What can a writer say in response to such an attack? All we can do, I think, is bend back over our desks, with renewed commitment to the work.
I’ve had men in India send me hate mail, because they were furious and disgusted that one of ‘their’ women was writing about sex.
So I wrote more. I wrote faster.
I teach essays of Rushdie’s too — _Imaginary Homelands_ is a book full of pieces that were important to shaping my own thinking as a diaspora writer, and I commend it to you.
But if I were to tell you which of Rushdie’s books I simply loved — well, that would be his children’s book, _Haroun and the Sea of Stories_. This is the opening, and when I think of what has happened, it seems all too apropos. Soon after this opening, young Haroun sets off on a dark and frightening adventure.
When all is sad and dark, set forth. Search for brightness.
“There was once, in the country of Alifbay, a sad city, the saddest of cities, a city so ruinously sad that it had forgotten its name. It stood by a mournful sea full of glumfish, which were so miserable to eat that they made people belch with melancholy even though the skies were blue.
In the north of the sad city stood mighty factories in which (so I’m told) sadness was actually manufactured, packaged and sent all over the world, which never seemed to get enough of it. Black smoke poured out of the chimneys of the sadness factories and hung over the city like bad news.

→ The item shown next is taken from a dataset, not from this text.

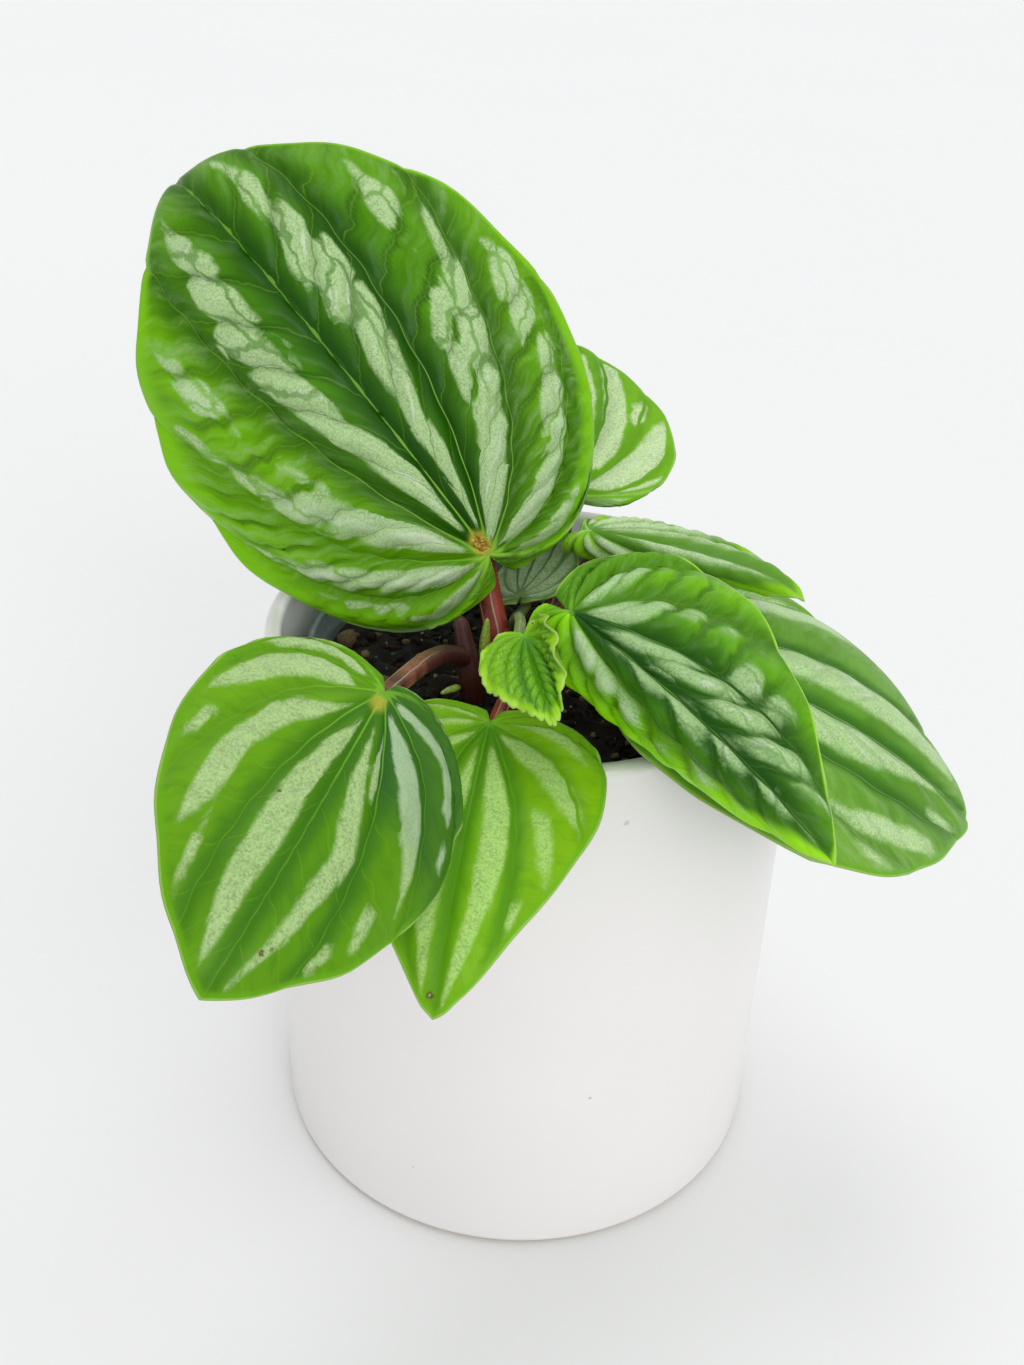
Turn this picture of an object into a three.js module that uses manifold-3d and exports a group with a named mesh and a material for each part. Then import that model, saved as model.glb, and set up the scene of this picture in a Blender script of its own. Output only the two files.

And in the depths of the city, beyond an old zone of ruined buildings that looked like broken hearts, there lived a happy young fellow by the name of Haroun, the only child of the storyteller Rashid Khalifa, whose cheerfulness was famous throughout that unhappy metropolis, and whose never-ending stream of tall, short and winding tales had earned him not one but two nicknames. To his admirers he was Rashid the Ocean of Notions, as stuffed with cheery stories as the sea was full of glumfish; but to his jealous rivals he was the Shah of Blah. To his wife, Soraya, Rashid was for many years as loving a husband as anyone could wish for, and during these years Haroun grew up in a home in which, instead of misery and frowns, he had his father’s ready laughter and his mother’s sweet voice raised in song.
Then something went wrong. (Maybe the sadness of the city finally crept in through their windows.)
The day Soraya stopped singing, in the middle of a line, as if someone had thrown a switch, Haroun guessed there was trouble brewing. But he never suspected how much.”